The math matters here. St. Pete’s municipal elections operate under a system where a candidate can win outright in August with a majority of the vote. Batdorf’s entry almost certainly dilutes the field enough to prevent that outcome, pushing the race to a November runoff. That gives challengers more time, more runway, and a different electorate than the August primary typically delivers.

For Welch, a November finish is not the scenario his campaign prefers. The incumbent enters with the structural advantages of office, but a longer race with more competitors means more opportunities for the opposition to consolidate and more time for voter dissatisfaction to crystallize into something organized. There are few positive takeaways in this development for the mayor’s political team.
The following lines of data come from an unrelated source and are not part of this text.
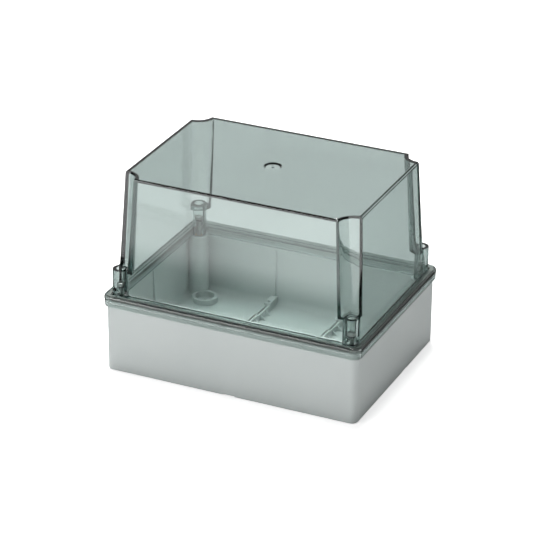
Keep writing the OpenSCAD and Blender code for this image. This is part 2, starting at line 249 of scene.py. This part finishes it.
def openMesh(mesh):
    work = bmesh.new()
    work.from_mesh(mesh)
    return work


def bake(piece):  # modifiers become part of the mesh
    evaluated = piece.evaluated_get(bpy.context.evaluated_depsgraph_get())
    solid = bpy.data.meshes.new_from_object(evaluated)
    piece.modifiers.clear()
    piece.data = solid
    solid.name = piece.name


def roundNormals(mesh, angle):  # smooth faces, with a sharp edge where two meet at more than the angle
    work = openMesh(mesh)
    flat = 3.0  # radians, for an edge whose angle can't be told
    for edge in work.edges:
        if len(edge.link_faces) == 2:
            edge.smooth = edge.calc_face_angle(flat) < math.radians(angle)
    for face in work.faces:
        face.smooth = True
    keepMesh(work, mesh)


def lathe(name, outline, steps, closed=False):  # turns (radius, height) points in mm round Z
    work = bmesh.new()
    rings = []
    for radius, height in outline:
        count = steps if radius else 1
        turns = [math.tau * k / steps for k in range(count)]
        rings.append([work.verts.new((radius * math.cos(turn) / 1000,
                                      radius * math.sin(turn) / 1000,
                                      height / 1000)) for turn in turns])
    for low, high in zip(rings, rings[1:] + ([rings[0]] if closed else [])):
        for k in range(steps):
            ends = [low[k % len(low)], low[(k + 1) % len(low)],
                    high[(k + 1) % len(high)], high[k % len(high)]]
            if len(set(ends)) > 2:  # a ring at radius 0 is one point
                work.faces.new(list(dict.fromkeys(ends)))
    bmesh.ops.recalc_face_normals(work, faces=work.faces)
    return keepMesh(work, bpy.data.meshes.new(name))


# Geometry Nodes: a tree with named inputs, and its result as a plain mesh

def newTree(name, inputs):
    tree = bpy.data.node_groups.new(name, "GeometryNodeTree")
    tree.interface.new_socket("Geometry", in_out="INPUT", socket_type="NodeSocketGeometry")
    tree.interface.new_socket("Geometry", in_out="OUTPUT", socket_type="NodeSocketGeometry")
    for label, kind in inputs.items():
        tree.interface.new_socket(label, in_out="INPUT", socket_type="NodeSocket" + kind)
    source = tree.nodes.new("NodeGroupInput")
    given = {socket.name: Shade(tree, socket) for socket in source.outputs if socket.name}
    return tree, Shade(tree), given


def closeTree(shade, geometry, material):
    real = shade.add("GeometryNodeRealizeInstances", {}, {"Geometry": geometry})
    dressed = shade.add("GeometryNodeSetMaterial", {}, {"Geometry": real, "Material": material})
    shade.add("NodeGroupOutput", {}, {"Geometry": dressed})


def vector(shade, x=0.0, y=0.0, z=0.0):
    return shade.add("ShaderNodeCombineXYZ", {}, {0: x, 1: y, 2: z})


def moved(shade, geometry, by):
    return shade.add("GeometryNodeTransform", {}, {"Geometry": geometry, "Translation": by})


def threadRidge(shade, given, radius):  # a ridge wound round Z, up from the origin
    helix = shade.add("GeometryNodeCurveSpiral", {}, {
        "Resolution": given["Thread Steps"], "Rotations": given["Turns"], "Start Radius": radius,
        "End Radius": radius, "Height": given["Pitch"] * given["Turns"], "Reverse": False})
    helix = shade.add("GeometryNodeSetCurveNormal", {"mode": "Z_UP"}, {"Curve": helix})
    ridge = shade.add("GeometryNodeCurvePrimitiveCircle", {"mode": "RADIUS"}, {
        "Resolution": 4, "Radius": given["Thread Depth"]})
    return shade.add("GeometryNodeCurveToMesh", {}, {
        "Curve": helix, "Profile Curve": ridge, "Fill Caps": True})


def grow(pieceName, mesh, tree, values, body, nodeNames, angle=35.0):
    piece = addObject(pieceName, mesh)
    modifier = piece.modifiers.new(tree.name, "NODES")
    modifier.node_group = tree
    for item in tree.interface.items_tree:
        if item.item_type == "SOCKET" and item.in_out == "INPUT" and item.name in values:
            modifier[item.identifier] = values[item.name]
    bake(piece)
    roundNormals(piece.data, angle)
    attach(piece, body)
    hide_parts(*nodeNames)


# the lip of the lid hangs down over the base's straight walls, with a bead and a groove

lidLip = {  # millimetres, out from the base's walls and up from where the box stands
    "wallHalf": (97.1, 72.1), "wallCorner": 5.1, "cornerSteps": 16,
    "inside": 0.3, "under": 50.4, "beadOut": 2.0, "edge": 1.2, "arcSteps": 6,
    "groove": 0.7, "grooveOut": 2.3, "grooveAt": 54.8, "joinAt": 56.5,
    "baseBeadFrom": 49.5,  # the base's own bead, from here up to the groove, is pressed flat
}


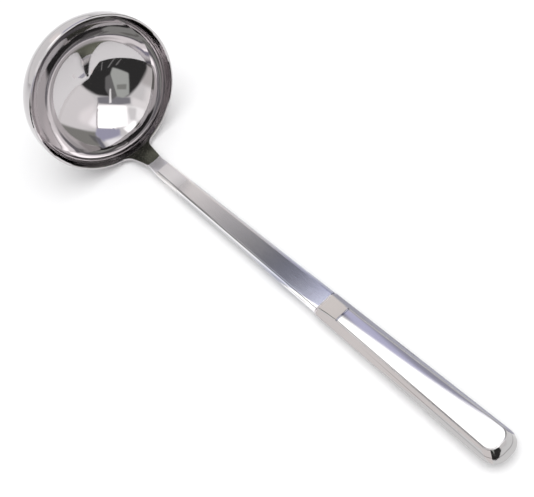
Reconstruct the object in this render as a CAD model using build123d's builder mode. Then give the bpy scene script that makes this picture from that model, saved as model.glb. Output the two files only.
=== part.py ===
"""Stainless soup ladle with a drawn bowl, a solid tapering shank and a hollow handle.

Units are millimetres. The ladle is drawn in its own side view, where u runs out from the
bowl's axis towards the handle and w runs up from the plane of the rim. It is then laid on
the surface that it rests on: +Z is up and +X points from the bowl to the end of the handle.
"""
import os
from math import asin, atan, atan2, cos, degrees, hypot, radians, sin, sqrt

from build123d import *

os.makedirs("parts", exist_ok=True)

# Bowl, by its outer face
rim_radius = 46.0
bowl_depth = 38.2
wall_height = 4.0
side_radius = 21.4
sheet = 1.4
rim_ease = 0.4

# Tongue, the raised neck of the drawn bowl
tongue_height = 18.0
tongue_foot_half_width = 7.6
tongue_tip_half_width = 4.6
tongue_fillet = 6.2
tongue_spread = 17.0

# The trough in the tongue: the heights of its sections, and the dish, half width and
# outward step of the floor at each of them
height_shares = (0.28, 0.5, 0.72)
dish_radii = (30.0, 22.0, 19.0)
dish_half_widths = (11.0, 8.6, 7.6)
floor_steps = (0.03, 0.1, 0.22)
tip_radius = 18.0
tip_step = 0.4

# Shank
handle_angle = 77.0
neck_reach = 46.5
neck_height = 25.9
shank_length = 137.0
neck_thickness = 3.6
shank_thickness = 4.5
neck_half_width = 5.4
mouth_half_width = 7.5
tang_length = 34.0
tang_half_width = 4.5
tang_thickness = 3.0
tang_corner = 0.5
tang_clearance = 0.2

# Handle
mouth_weld_length = 1.0
ramp_length = 12.5
handle_length = 120.5
end_bevel = 5.2
seam_half_width_front = 7.9
seam_half_width_end = 9.9
seam_corner = 8.0
top_half_width_front = 4.2
top_half_width_end = 7.0
top_corner = 5.4
mouth_half_height = 2.75
front_half_height = 4.0
end_half_height = 6.3
shell_wall = 1.0
front_wall = 2.5
top_edge_radius = 1.1
bead_width = 0.7
bead_depth = 0.45

# Cuts run past what they cut by this much
overrun = 12.0

# The bowl's side arc runs into the bottom arc, which is centred on the bowl's axis
side_u = rim_radius - side_radius
side_depth = bowl_depth - wall_height
bottom_radius = (side_u ** 2 + side_depth ** 2 - side_radius ** 2) / (side_depth - side_radius) / 2
bottom_w = bottom_radius - bowl_depth
turn = degrees(atan2(side_u, bottom_w + wall_height))
inner_rim = rim_radius - sheet

# Side view: directions along the shank and square to it
along = (cos(radians(handle_angle)), sin(radians(handle_angle)))
square = (-along[1], along[0])
neck_u = neck_reach - square[0] * neck_thickness / 2
neck_w = neck_height - square[1] * neck_thickness / 2

# Stations along the shank's middle line, from the neck line
mouth = shank_length + mouth_weld_length
ramp_end = mouth + ramp_length
handle_end = mouth + handle_length
top_end = handle_end - end_bevel
cavity_start = mouth + front_wall
tang_end = shank_length + tang_length

# The resting line touches the bowl's side arc and the handle's lower end edge
rest_u = neck_u + along[0] * top_end - square[0] * end_half_height - side_u
rest_w = neck_w + along[1] * top_end - square[1] * end_half_height + wall_height
lean = degrees(atan2(rest_w, rest_u) + asin(side_radius / hypot(rest_u, rest_w)))

# Place of the rim's centre, with the origin under the middle of the ladle
across = (cos(radians(lean)), -sin(radians(lean)))
upward = (sin(radians(lean)), cos(radians(lean)))
back_x = bottom_w * upward[0] - bottom_radius
end_u = neck_u + along[0] * handle_end
end_w = neck_w + along[1] * handle_end
front_x = end_u * across[0] + end_w * upward[0]
rim_x = -(back_x + front_x) / 2
rim_z = side_radius - side_u * across[1] + wall_height * upward[1]


def place(u, w):
    """Point of the laid ladle for a point of its side view."""
    x = rim_x + u * across[0] + w * upward[0]
    z = rim_z + u * across[1] + w * upward[1]
    return Vector(x, 0, z)


def heading(u, w):
    """Direction of the laid ladle for a direction of its side view."""
    return Vector(u * across[0] + w * upward[0], 0, u * across[1] + w * upward[1])


shank_way = heading(*along)
shank_up = heading(*square)
neck_middle = place(neck_u, neck_w)
side_view = Plane(origin=place(0, 0), x_dir=heading(1, 0), z_dir=(0, -1, 0))
front_view = Plane(origin=place(0, 0), x_dir=(0, 1, 0), z_dir=heading(1, 0))
shank_side = Plane(origin=neck_middle, x_dir=shank_way, z_dir=(0, -1, 0))
mid_plane = Plane(origin=neck_middle, x_dir=shank_way, z_dir=shank_up)
bowl_axis = Axis(place(0, 0), heading(0, 1))


def level(u, w):
    """Plane parallel to the rim through a point of the side view, with x outwards."""
    return Plane(origin=place(u, w), x_dir=heading(1, 0), z_dir=heading(0, 1))


def station(q):
    """Plane square to the shank at the distance q past the neck line, with x sideways."""
    return Plane(origin=neck_middle + shank_way * q, x_dir=(0, 1, 0), z_dir=shank_way)


def taper(q, front, end, q_end):
    """Size at the station q of a taper that runs straight from the mouth to q_end."""
    return front + (end - front) * (q - mouth) / (q_end - mouth)


def dished_band(inner, outer, half_width):
    """Slice of dished sheet, drawn about the centre of its dish."""
    inner_spread = degrees(asin(half_width / inner))
    outer_spread = degrees(asin(half_width / outer))
    inner_x = sqrt(inner ** 2 - half_width ** 2)
    outer_x = sqrt(outer ** 2 - half_width ** 2)
    with BuildLine() as band:
        CenterArc((0, 0), inner, -inner_spread, inner_spread * 2)
        Line((inner_x, half_width), (outer_x, half_width))
        CenterArc((0, 0), outer, -outer_spread, outer_spread * 2)
        Line((outer_x, -half_width), (inner_x, -half_width))
    make_face(band.edges())


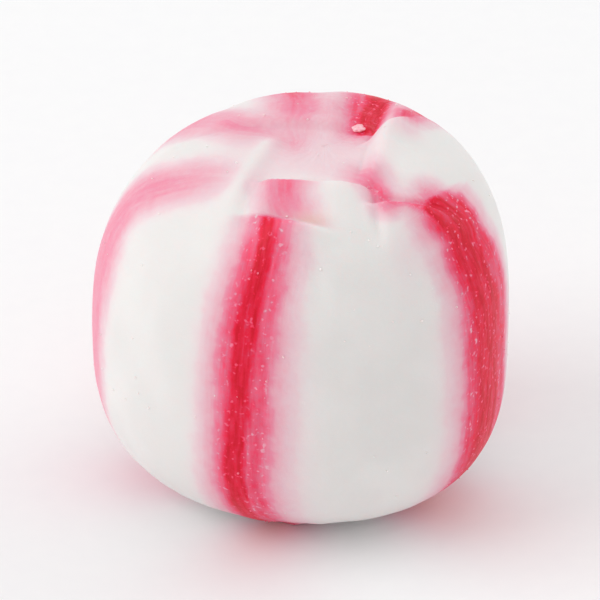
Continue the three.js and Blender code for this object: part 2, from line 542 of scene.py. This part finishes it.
# The barrel: a squared-off ball with its own height and lean above the belly and below it.
is_crown = hz.math("GREATER_THAN", 0)


def either(crown, base):
    """The crown's value above the belly and the base's below it."""
    return base + (crown - base) * is_crown


height = either(size["Crown Height"], size["Base Height"])
squareness = either(size["Crown Squareness"], size["Base Squareness"])
lean = either(size["Crown Lean"], size["Base Lean"])
across = (hx * hx + hy * hy).math("SQRT") / size["Belly Radius"]
upright = abs(hz) / height
reach = (across ** squareness + upright ** squareness) ** (-1 / squareness)
azimuth = hy.math("ARCTAN2", hx)
girth = 1 + sum(
    share * (count * (azimuth - radians(turn))).math("COSINE") for count, share, turn in GIRTH_LOBES
)
z = hz * reach
x = girth * hx * reach + lean * (z / height) ** 2
y = girth * hy * reach

# The jaws' folds, hollows and pleats.
crown_pinch = sum(fold_height(x, y, lip, size["Lip Fade"], size["Bead"]) for lip in CROWN_FOLDS)
crown_pinch -= sum(hollow_depth(x, y, hollow) for hollow in CROWN_HOLLOWS)
crown_pinch -= sum(groove_depth(x, y, groove) for groove in CROWN_GROOVES)
base_pinch = sum(fold_height(x, y, lip, size["Lip Fade"], size["Bead"]) for lip in BASE_FOLDS)
base_pinch -= sum(hollow_depth(x, y, hollow) for hollow in BASE_HOLLOWS)
PLEATS = 9
PLEAT_INNER = 2.5
PLEAT_DEEPEST = 5.2
PLEAT_OUTER = 9.6
round_axis = y.math("ARCTAN2", x)
off_axis = (x * x + y * y).math("SQRT")
unevenly = 0.7 * (2 * round_axis + 1).math("SINE")
wave = 0.5 + 0.5 * (PLEATS * round_axis + unevenly).math("COSINE")
pleats = size["Pleat Depth"] * off_axis.eased(PLEAT_INNER, PLEAT_DEEPEST)
pleats = pleats * (1 - off_axis.eased(PLEAT_DEEPEST, PLEAT_OUTER)) * wave ** 3
FOLDS_BEGIN = 0.25  # share of the way from the belly to an end
FOLDS_FULL = 0.7
towards_end = (abs(z) / height).eased(FOLDS_BEGIN, FOLDS_FULL)
pinch = towards_end * (either(crown_pinch, base_pinch) - pleats)

# Pulled sugar is never even: broad lumps all over, flutes along the way it was pulled, where the noise
# is stretched by being read on a narrow rope, and a slightly rough skin.
place = start.vector(x, y, z)
lumps = size["Lumpiness"] * (start.noise(place, 0.16, detail=2) - 0.5)
ROPE_RADIUS = 8
ROPE_RISE = 2  # from the belly to either end
rope_x = ROPE_RADIUS * azimuth.math("COSINE")
rope_y = ROPE_RADIUS * azimuth.math("SINE")
rope = start.vector(rope_x, rope_y, ROPE_RISE * upright)
flutes = size["Flute Depth"] * (start.noise(rope, 0.9, detail=3) - 0.5)
skin = size["Skin Depth"] * (start.noise(place, 1.3, detail=2) - 0.5)
out_by = pinch + lumps + flutes + skin
formed = place.move("ADD", heading.move("SCALE", scale=out_by))
fx, fy, fz = formed.xyz()
pressed = start.vector(fx, fy, fz.math("MAXIMUM", -size["Flat Level"]))

# What each point has of every ribbon: its bleed, its red band and its dark core. How far the point is
# from the ribbon is measured to the strip's middle line, and the pattern's lay comes from the strip.
strips = start.out("Geometry")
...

Ballard Partners, one of Florida’s most prominent lobbying firms with a strong Washington footprint, announced it is expanding its D.C. operation with the hire of Rich Haselwood. Haselwood spent decades at Reynolds American, where he held senior roles in government relations and regulatory affairs, building what colleagues describe as a reputation for bipartisan credibility and strategic effectiveness.

Firm founder and President Brian Ballard framed the hire as part of a deliberate push to deepen the firm’s federal influence. Haselwood will advise clients on regulatory strategy across multiple sectors. His background at one of the country’s largest tobacco companies gives him direct experience navigating the kind of complex federal oversight environments that many of Ballard’s corporate clients face.

Haselwood said he sees the move as an opportunity to apply private-sector experience at a firm he described as widely respected for delivering results.

Ballard Partners has long straddled the Florida and Washington corridors with unusual effectiveness, and adding a veteran corporate government relations hand signals continued investment in the firm’s national profile.

Finally, a bit of local history worth surfacing on St. Patrick’s Day. While Boston and New York typically dominate the American narrative around the holiday, St. Augustine has a legitimate claim to hosting the oldest St. Patrick’s Day celebration in the world. Historian Dr. J. Michael Francis has documented a San Patricio feast in St. Augustine dating to 1600, with a formal parade following in 1601. That predates the famous Boston and New York celebrations by more than a century.

Florida’s oldest city doesn’t always get the credit its history warrants. On a day when green beer flows from Southie to the Financial District, it’s the cobblestone streets of St. Augustine that carry the deeper claim.

Happy St. Patrick’s Day from South Florida. The session fights will still be waiting when the holiday ends.